I will not think someone is trying to deceive me to include these in the main publication list. In fact, I take it as part of my job on the search committee to look at these and try to gauge their quality. Being on the job market is hard enough, with enough biases effecting the process, that I think it would be uncharitable of me to think that applicants are trying to deceive me (again, sure one or two might, but we'll notice that in cover letters or in interview). People on the search committee are in the position of power here, and should accept the extra work that they have to do in virtue of having that power.

I do think book reviews are different. They are good for people to have, but (at least within the UK) cannot be used for various probation/REF procedures, and hence are not a major part of a committee decision making process.


@sciguy: I am a junior philosopher of science. I started listing PSA Proceedings publications on my journal because a number of *very* prominent senior philosophers of science not only do it themselves, but told me that it's okay to do it. Just a contrary opinion.


FWIW - I've been a search committee member (at an R1) and I feel the same way as "Search Committee Member" above. I don't see how it is deceptive, given, (1) the most frequent norm is to list them all together. Hence, it seems uncharitable to assume it's deceptive when someone might just be following the professional norm. And (2), as SCM says above, there are *endless* articles published in top journals that do nothing more than make a small point or counterargument to something in the existing literature. So I don't see why in principle it would be good to do something that would likely make people think of discussion articles differently, when there may be little reason to so think this. Even if committee members read the articles, once it is posted in a different section, I think our unconscious biases come into play, i.e., that is not a "real" article.

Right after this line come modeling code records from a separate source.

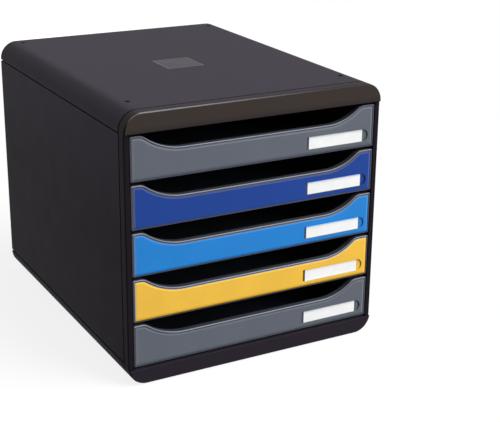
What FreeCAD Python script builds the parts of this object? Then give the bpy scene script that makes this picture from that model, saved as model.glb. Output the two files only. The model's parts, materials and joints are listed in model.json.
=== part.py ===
import FreeCAD, Part
import math
import os
import re

import Sketcher

# File box with five drawers, in millimetres
# +Z is up, the drawers open towards -Y, and the origin is in the middle of the underside

os.makedirs("parts", exist_ok=True)
doc = FreeCAD.newDocument("file_box")
sheet = doc.addObject("Spreadsheet::Sheet", "Sizes")

SIZES = [
    # casing
    ("casing_width", 278),
    ("casing_depth", 347),
    ("casing_height", 271),
    ("corner_radius", 18.8),
    ("skirt_straight", 0.2),
    ("shell_wall", 2.5),
    ("seam_width", 2),
    ("seam_depth", 1.6),
    ("fit_gap", 0.2),
    ("shell_edge_chamfer", 0.5),
    # feet under the base
    ("foot_stand", 1),
    ("foot_diameter", 14),
    ("foot_seat_depth", 1.2),
    ("foot_side_inset", 34),
    ("foot_front_inset", 32),
    ("foot_back_inset", 24),
    # stacking holes and name plate field in the cover
    ("stack_hole_diameter", 5),
    ("stack_hole_chamfer", 0.5),
    ("stack_hole_side_inset", 22),
    ("stack_hole_front_inset", 41.7),
    ("stack_hole_back_inset", 14),
    ("plate_width", 42),
    ("plate_depth", 0.5),
    ("plate_left_shift", 5),
    ("plate_front_shift", 7.5),
    # front bezel
    ("bezel_depth", 12),
    ("bezel_wall", 2.5),
    ("header_height", 19.6),
    ("apron_height", 16),
    ("stile_width", 5.5),
    ("stile_setback", 2),
    ("bezel_edge_chamfer", 1),
    ("opening_edge_radius", 0.6),
    ("lip_length", 6),
    ("lip_thickness", 1.7),
    # back panel
    ("back_thickness", 2.5),
    ("back_border", 12),
    ("back_field_depth", 1),
    # side panel tongues under the cover and over the base
    ("tongue_height", 3),
    ("tongue_root", 6),
    ("tongue_thickness", 1.8),
    # runner channels on the side panels
    ("ledge_reach", 6),
    ("ledge_thickness", 2),
    ("keeper_thickness", 2),
    ("runner_clearance", 0.3),
    ("channel_headroom", 1.4),
    ("stop_length", 3),
    ("drawer_travel", 250),
    # drawer tray
    ("drawer_count", 5),
    ("drawer_gap", 3.4),
    ("drawer_bottom_gap", 2.2),
    ("drawer_top_gap", 2.6),
    ("drawer_side_gap", 1),
    ("drawer_setback", 2),
    ("tray_side_gap", 1),
    ("tray_back_gap", 3),
    ("tray_wall", 2),
    ("tray_floor", 2),
    ("tray_keel_radius", 2.5),
    ("tray_stern_chamfer", 1.5),
    ("tray_inner_radius", 1.5),
    ("tray_front_thickness", 6.5),
    ("tray_skin", 1.5),
    ("rim_thickness", 2),
    ("tray_side_drop", 9.2),
    ("cheek_length", 16),
    ("cheek_drop", 3),
    ("flange_thickness", 2),
    ("flange_side_gap", 0.5),
    ("front_corner_radius", 1.5),
    ("rim_chamfer", 0.7),
    # finger scoop in the drawer's front, as deep as the room above the label allows
    ("scoop_lip_radius", 12),
    ("hump_left", 8),
    ("hump_right", 12),
    ("sweep_left", 46),
    ("sweep_right", 42),
    # coloured panel set into the drawer's front
    ("panel_border", 1.7),
    ("panel_thickness", 2),
    ("panel_gap", 0.1),
    ("panel_bevel_width", 2),
    ("panel_bevel_depth", 0.5),
    # label holder in the coloured panel
    ("label_length", 65.4),
    ("label_height", 12.6),
    ("label_rise", 6.2),
    ("label_headroom", 9.1),
    ("label_right_inset", 12.8),
    ("label_lip", 0.6),
    ("label_overlap", 1),
    ("notch_undercut", 1.2),
    ("card_slot_depth", 1.4),
    ("card_thickness", 0.4),
]
for row, (alias, value) in enumerate(SIZES, start=1):
    sheet.set(f"A{row}", alias)
    sheet.set(f"B{row}", str(value))
    sheet.setAlias(f"B{row}", alias)
doc.recompute()

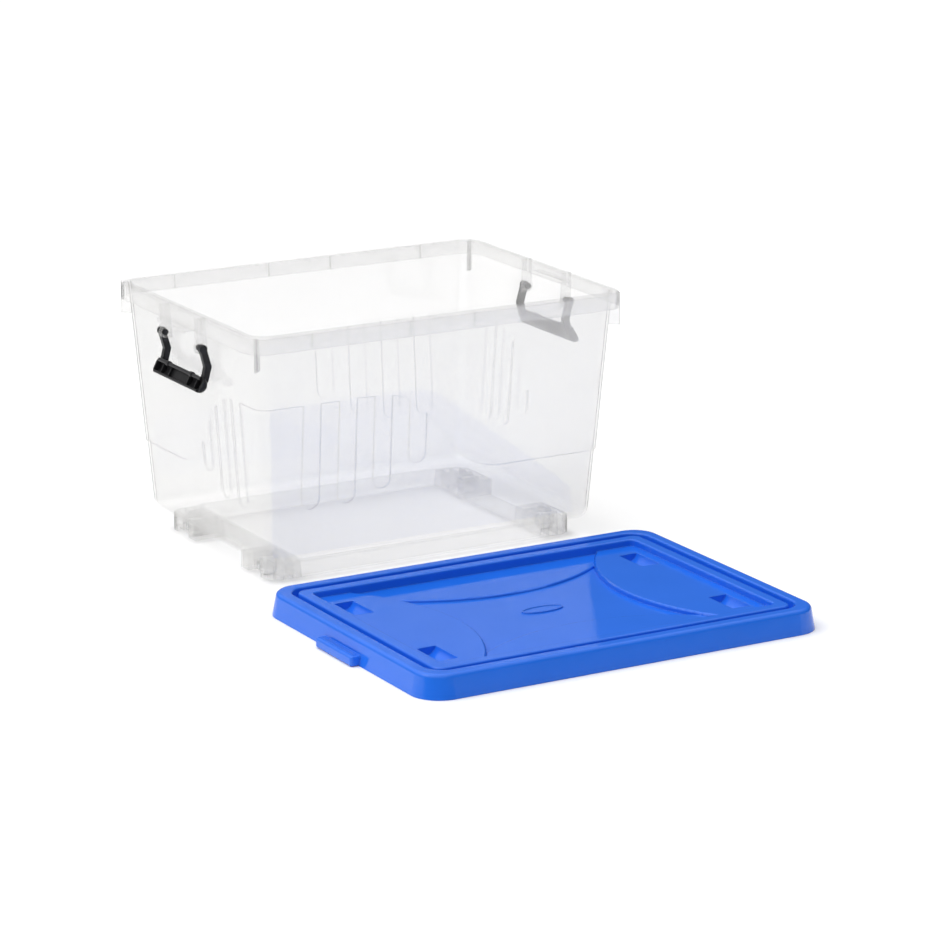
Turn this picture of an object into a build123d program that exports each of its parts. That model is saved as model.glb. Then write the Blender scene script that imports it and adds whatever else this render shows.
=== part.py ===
from build123d import *
import os

# Clear wheeled storage tub with a lift-off lid that lies on the ground beside it.
#
# Units are millimetres, +Z is up and Z = 0 is the ground.
# The tub's long side runs along X. The lid lies in front of the tub, on its -Y side.
# The origin is on the ground, in the middle of the whole set.

os.makedirs("parts", exist_ok=True)

# Places of the two halves of the set on the ground
tub_x = 4.5
tub_y = 246.0
lid_x = -1.5
lid_y = -238.0

# Tub shell
rim_height = 358.0
wall_half_x = 281.0  # outside of the lower wall, carried up to the rim's height
wall_half_y = 204.0
wall_slope = 0.0693  # inward lean of the walls per millimetre of depth
wall_corner = 22.0
wall = 2.4
step = 1.6  # how far the upper wall stands out from the lower one
floor_under = 27.0
floor = 2.2
bottom_radius = 17.0

# Sunken middle of the floor
well_half_x = 197.0
well_half_y = 161.0
well_under = 2.8
well_draft = 2.5
well_corner = 8.0

# Flowing step line in the walls: it drops from high_line to low_line along each wall
high_line = 254.0
low_line = 129.0
long_fall = (-95.0, 108.0)
short_fall = (-125.0, 70.0)
long_fingers = ((-194.0, 106.0), (-139.0, 107.0), (-84.5, 121.0), (-30.0, 150.0))
short_fingers = ((-125.0, 104.0), (-75.5, 105.0), (-25.5, 132.0))
finger_width = 27.0
zone_edge = 150.0  # the two pairs of walls meet on flat stretches of the line, past this

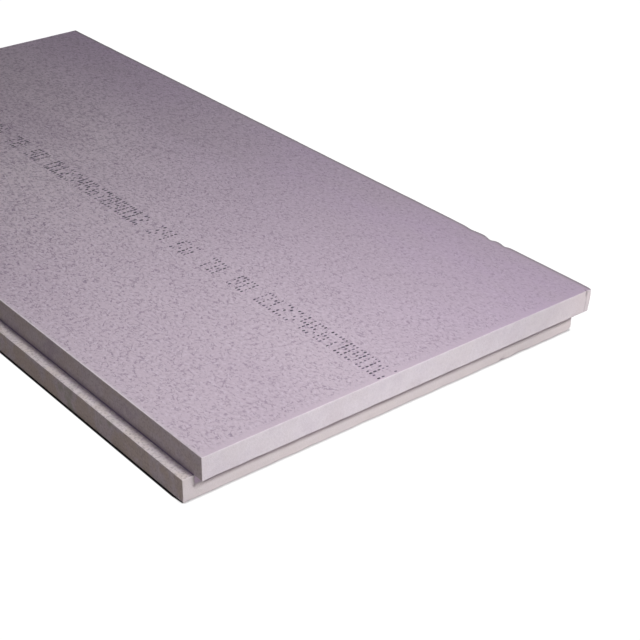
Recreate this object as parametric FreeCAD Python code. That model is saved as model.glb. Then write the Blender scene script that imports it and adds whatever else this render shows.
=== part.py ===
import FreeCAD, Part
import os

from FreeCAD import Vector

# Extruded polystyrene foam insulation board, rebated for a shiplap joint on all four sides.
# Millimetres. The origin is the middle of the overall outline, at the underside.
# +X runs across the board, +Y along it and +Z up.
# The upper half reaches past the lower half at the front (-Y) and at the right (+X).
# The lower half reaches past the upper half at the back (+Y) and at the left (-X), as a ledge.

# Driving sizes
overall_length = 1250.0       # along Y, laps included
overall_width = 600.0         # along X, laps included
thickness = 60.0              # skin to skin
lap_reach = 15.0              # how far each half runs past the other
lap_play = 0.5                # height left free where two boards lap
arris_radius = 1.0            # outer edges of the skins and of both laps
cutter_corner_radius = 1.5    # inner corner that the milling cutter leaves in each rebate
cutter_overrun = 20.0         # how far the cutter starts and stops clear of the board

# Sizes that follow from them
half_length = overall_length / 2
half_width = overall_width / 2
lap_thickness = (thickness - lap_play) / 2
rebate_depth = thickness - lap_thickness

across = Vector(1, 0, 0)
along = Vector(0, 1, 0)
up = Vector(0, 0, 1)


# The sawn blank: the overall outline, drawn at the underside and raised to the thickness.
def sawn_blank():
    corners = [
        Vector(-half_width, -half_length, 0),
        Vector(half_width, -half_length, 0),
        Vector(half_width, half_length, 0),
        Vector(-half_width, half_length, 0),
    ]
    outline = Part.makePolygon(corners + corners[:1])
    return Part.Face(outline).extrude(up * thickness)


# The path of the milling cutter along one side of the blank. Its section is drawn from the
# blank's edge: inward as far as the lap reaches, and through the skin as deep as the rebate,
# with the cutter's rounded tip where wall and ledge meet.
def milled_rebate(edge_start, inward, through, run, run_length):
    def at(distance_in, depth):
        return edge_start + inward * distance_in + through * depth

    wall_end = at(lap_reach, rebate_depth - cutter_corner_radius)
    ledge_end = at(lap_reach - cutter_corner_radius, rebate_depth)
    diagonal = cutter_corner_radius * (1 - 0.5 ** 0.5)
    tip_middle = at(lap_reach - diagonal, rebate_depth - diagonal)
    outside_ledge = at(-cutter_overrun, rebate_depth)
    outside_corner = at(-cutter_overrun, -cutter_overrun)
    wall_start = at(lap_reach, -cutter_overrun)

    section = Part.Wire([
        Part.makeLine(wall_start, wall_end),
        Part.Arc(wall_end, tip_middle, ledge_end).toShape(),
        Part.makeLine(ledge_end, outside_ledge),
        Part.makeLine(outside_ledge, outside_corner),
        Part.makeLine(outside_corner, wall_start),
    ])
    section.translate(run * -cutter_overrun)
    return Part.Face(section).extrude(run * (run_length + 2 * cutter_overrun))


# Left and back lose their upper half, front and right their lower half.
def shiplap_rebates():
    left_edge = Vector(-half_width, -half_length, thickness)
    back_edge = Vector(-half_width, half_length, thickness)
    right_edge = Vector(half_width, -half_length, 0)
    front_edge = Vector(-half_width, -half_length, 0)
    return [
        milled_rebate(left_edge, across, -up, along, overall_length),
        milled_rebate(back_edge, -along, -up, across, overall_width),
        milled_rebate(right_edge, -across, up, along, overall_length),
        milled_rebate(front_edge, along, up, across, overall_width),
    ]


# The level outer edges that get the small round: the rim of each skin and the free edge of
# each lap. The upright corners stay square, as the saw leaves them.
def outer_arrises(board):
    ledge_level = lap_thickness
    overhang_level = rebate_depth
    near = 1e-3

    def runs_level_at(edge, height):
        return all(abs(vertex.Z - height) < near for vertex in edge.Vertexes)

    def on_left_or_back(edge):
        middle = edge.CenterOfMass
        return abs(middle.x + half_width) < near or abs(middle.y - half_length) < near

    def on_right_or_front(edge):
        middle = edge.CenterOfMass
        return abs(middle.x - half_width) < near or abs(middle.y + half_length) < near

    chosen = []
    for edge in board.Edges:
        if runs_level_at(edge, 0) or runs_level_at(edge, thickness):
            chosen.append(edge)
        elif runs_level_at(edge, ledge_level) and on_left_or_back(edge):
            chosen.append(edge)
        elif runs_level_at(edge, overhang_level) and on_right_or_front(edge):
            chosen.append(edge)
    return chosen


def insulation_board():
    board = sawn_blank()
    for rebate in shiplap_rebates():
        board = board.cut(rebate)
    return board.makeFillet(arris_radius, outer_arrises(board)).Solids[0]


os.makedirs("parts", exist_ok=True)
board = insulation_board()
board.exportStep("parts/insulation_board.step")
print("insulation_board", board.ShapeType, "valid", board.isValid(), "volume_mm3", round(board.Volume))
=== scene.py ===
# Rigid foam insulation board, mauve skin and milled shiplap edges, lying flat in a studio.
import math
import bpy
import numpy as np
from mathutils import Matrix, Vector


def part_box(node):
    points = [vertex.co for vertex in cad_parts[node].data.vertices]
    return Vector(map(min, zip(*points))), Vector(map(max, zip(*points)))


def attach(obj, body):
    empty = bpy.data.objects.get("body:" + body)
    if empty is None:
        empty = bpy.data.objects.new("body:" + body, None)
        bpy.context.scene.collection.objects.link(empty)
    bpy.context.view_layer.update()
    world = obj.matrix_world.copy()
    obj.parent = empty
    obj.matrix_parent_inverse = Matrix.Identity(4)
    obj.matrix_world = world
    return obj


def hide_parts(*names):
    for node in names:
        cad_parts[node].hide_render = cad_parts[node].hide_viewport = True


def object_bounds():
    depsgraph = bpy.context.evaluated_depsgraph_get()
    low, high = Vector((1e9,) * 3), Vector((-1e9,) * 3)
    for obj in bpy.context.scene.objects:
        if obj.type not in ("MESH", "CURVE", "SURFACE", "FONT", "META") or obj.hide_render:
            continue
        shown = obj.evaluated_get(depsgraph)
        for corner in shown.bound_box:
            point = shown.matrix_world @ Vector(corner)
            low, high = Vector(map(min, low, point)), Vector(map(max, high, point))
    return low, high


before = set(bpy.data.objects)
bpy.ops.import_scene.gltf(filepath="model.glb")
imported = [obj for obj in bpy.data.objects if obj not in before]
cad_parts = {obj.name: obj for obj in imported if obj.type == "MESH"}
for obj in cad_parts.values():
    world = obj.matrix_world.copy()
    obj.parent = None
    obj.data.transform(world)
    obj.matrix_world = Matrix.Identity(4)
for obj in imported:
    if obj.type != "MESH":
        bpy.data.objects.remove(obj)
cadLow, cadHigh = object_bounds()
print("stage 1: frame loaded")

notZero = 1e-9               # metres, the least length that anything is divided by
sameLine = 1e-7              # metres, points closer than this lie on one line
slack = 1e-6                 # what rounding may add to a distance or a share


# Linear colour from the values a colour picker shows, 0 to 255.
def pickerColour(red, green, blue):
    parts = []
    for value in (red, green, blue):
        share = value / 255
        parts.append(share / 12.92 if share <= 0.04045 else ((share + 0.055) / 1.055) ** 2.4)
    return (*parts, 1.0)


# Soft step: 0 at or below the start, 1 at or past the end, 3t^2 - 2t^3 between.
def softStep(values, start, end):
    share = np.clip((values - start) / (end - start), 0.0, 1.0)
    return share * share * (3.0 - 2.0 * share)


# Gentle unevenness between -1 and 1: the sum of several plane waves over the root of twice their
# number, cut off at both ends. Their headings and phases are seeded draws, their lengths near the
# one asked for.
def ripple(points, wavelength, seed, waves=9):
    draw = np.random.default_rng(seed)
    headings = draw.normal(size=(waves, points.shape[1]))
    headings /= np.linalg.norm(headings, axis=1, keepdims=True)
    lengths = wavelength * draw.uniform(0.6, 1.7, waves)
    phases = draw.uniform(0.0, 2.0 * np.pi, waves)
    angles = points @ (headings * (2.0 * np.pi / lengths)[:, None]).T + phases
    return np.clip(np.sin(angles).sum(axis=1) / math.sqrt(waves * 2.0), -1.0, 1.0)


# A mesh object from arrays of corners and of quads or triangles.
def meshObject(name, points, faces, materials, faceMaterial=None):
    mesh = bpy.data.meshes.new(name)
    mesh.from_pydata(points.tolist(), [], faces.tolist())
    for material in materials:
        mesh.materials.append(material)
    if faceMaterial is not None:
        mesh.polygons.foreach_set("material_index", faceMaterial.astype(np.int32))
    mesh.polygons.foreach_set("use_smooth", np.ones(len(mesh.polygons), dtype=bool))
    mesh.update()
    piece = bpy.data.objects.new(name, mesh)
    bpy.context.scene.collection.objects.link(piece)
    return piece


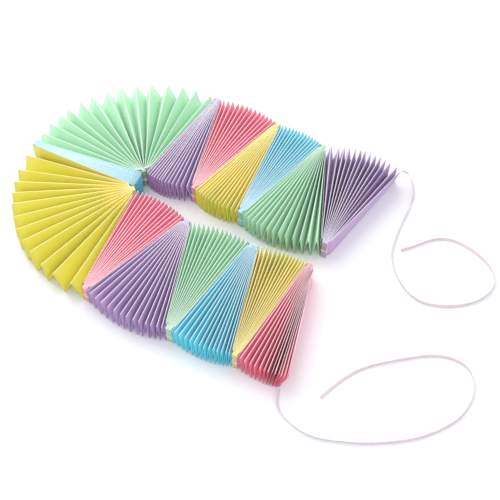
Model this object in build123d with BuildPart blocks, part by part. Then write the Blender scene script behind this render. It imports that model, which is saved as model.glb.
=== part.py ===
from build123d import *
import os
from math import cos, pi, radians, sin, sqrt, tan

# Paper fan garland. Fifteen accordion-pleated fans are glued side to side, with their pinched ends on
# alternate sides of the chain. The chain is bent into a U and lies on the lower folds of its pleats. A flat
# thread binds each pinched end through its stack of panels, and a ribbon leaves each end of the chain.
# X runs along the rows of the U, towards its open end, and Z is up from the surface that it lies on.

# Paper. The space between two panels closes towards the stack in a hollow curve, and flat facets cut it off
# straight, so the panels are drawn at this share of their thickness where they enter the stack.
fold_length = 100.0
panel_width = 20.5
paper_thickness = 0.1
root_share = 0.3

# Each fan, from the pink end of the chain to the purple end: its angle of opening, how much wider its
# pinched end is than the stack and its thread, and its number of pleats. The pleats of one wide open fan
# crowd towards its middle, by at most this share of its angle.
openings = (20.5, 21.0, 23.5, 26.0, 37.0, 25.5, 94.5, 5.5, 104.0, 20.5, 29.5, 21.5, 21.0, 38.0, 36.0)
pinch_slacks = (1.8, 1.3, 4.5, 2.4, 2.7, 1.9, 2.3, 1.4, 0.1, 1.8, 0.3, 0.7, 0.8, 0.3, 2.0)
pleat_counts = (14, 14, 14, 14, 14, 14, 13, 14, 15, 14, 14, 14, 14, 14, 14)
crowdings = {7: 0.038}
colours = ("pink", "yellow", "blue", "green", "purple")
first_side_heading = -76.6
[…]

FWIW, I have never published a discussion not or reply.

Young but lots of replies

There is a natural solution. List your replies and discussion under "journal publications" like your original papers. But the titles of your replies should show that they are "just" replies. If you are criticizing author A on her theory X, the title of your paper should be something like: "Against X: a response to A". If you are defending your own work/theory/argument Y from criticism of author B then your title should be something like: "Defending Y: a reply to B".


I'm with @sciguy. I have about between 6 and 45 different publications, depending on how you count them: Publications in standard journals, pubs in non-peer reviewed conference proceedings, in edited collections, in reviewed edited collections, book reviews, short reviews, teaching notes, discussion notes, critical responses, paper comment, critical notices, book, coauthored book, translation, encyclopedia article, peer-reviewed blog post, etc. I cannot reasonably divide these on my CV in a way that will satisfy everyone. I divide it in a way that seems reasonable to me.

However, the only non-negotiable thing is that each publication is clear about what it is, in whatever way your CV can reflect that. So make sure a book chapter lists the book, the article lists the journal, a critical response notes that it is a critical response, a teaching note notes that it is in a teaching newsletter or journal, etc. Committee members are part of the profession. They know how to read a citation. As long as it is clear what each citation cites, only the least charitable (or oblivious) committee member should have problems. And, it is really really hard to write for uncharitable people, they will not be satisfied regardless of your taxonomy or clarity. At the extreme, one will be criticized for padding their CV with too many categories!